Pada saat Nabi saw meluruskan barisan dalam perang Badar, tanpa sengaja beliau memukul perut Sawad bin Ghazyah dengan anak panahnya. Sawad memprotes, ''Ya Rasulullah, dadaku sakit karena pukulanmu. Aku ingin menuntut qishash''. Mendengar ucapan Sawad, para sahabat marah seraya berkata, ''Betapa teganya engkau menuntut qishah kepada Rosulullah'' .

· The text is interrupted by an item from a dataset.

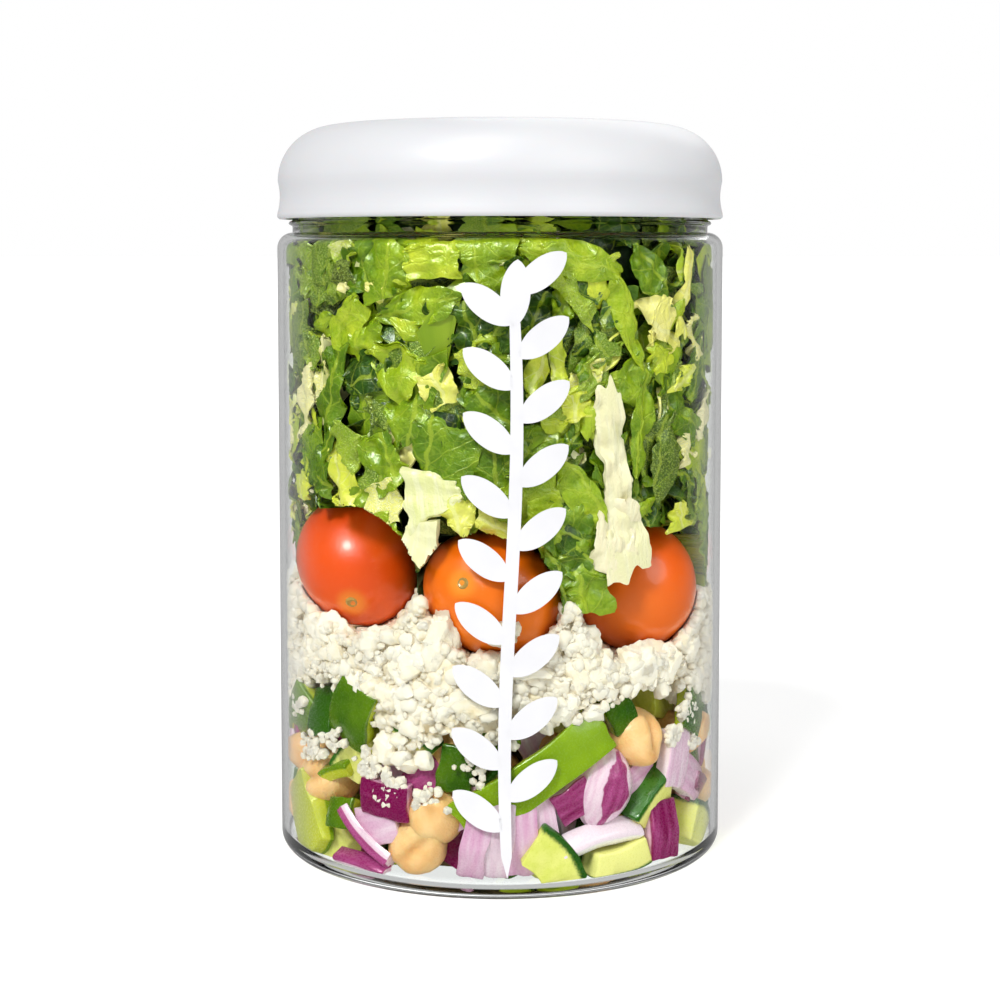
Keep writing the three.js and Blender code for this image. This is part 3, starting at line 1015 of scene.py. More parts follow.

Namun dengan tersenyum, Rasulullah menjawab, ''Biarkan dia menuntut haknya.'' Nabi saw menyingkapkan pakaiannya, dan tampaklah dadanya yang bidang dan putih itu, seraya bersabda, ''Balaslah!' '. Tetapi Sawad bukannya memukul, melainkan menubruk dada Rasulullah dan kemudian menciumnya dengan penuh hikmat, seraya berkata, ''Betapa mungkin hamba membalasmu Ya Rasulullah. Sesungguhnya hamba sudah lama merindu mencium dadamu. Selama ini mencari kesempatan agar kulit hamba yang kasar ini dapat menyentuh kulitmu, berilah hamba syafaatmu ya Rasulullah.' ' Dan kemudian Nabi mendoakannya.

Rasulullah memimpin dengan cinta, dan merasa terhimpit jiwanya melihat penderitaan orang lain yang mengharapkan uluran tangan dan pantulan cinta yang ikhlas dari sesamanya.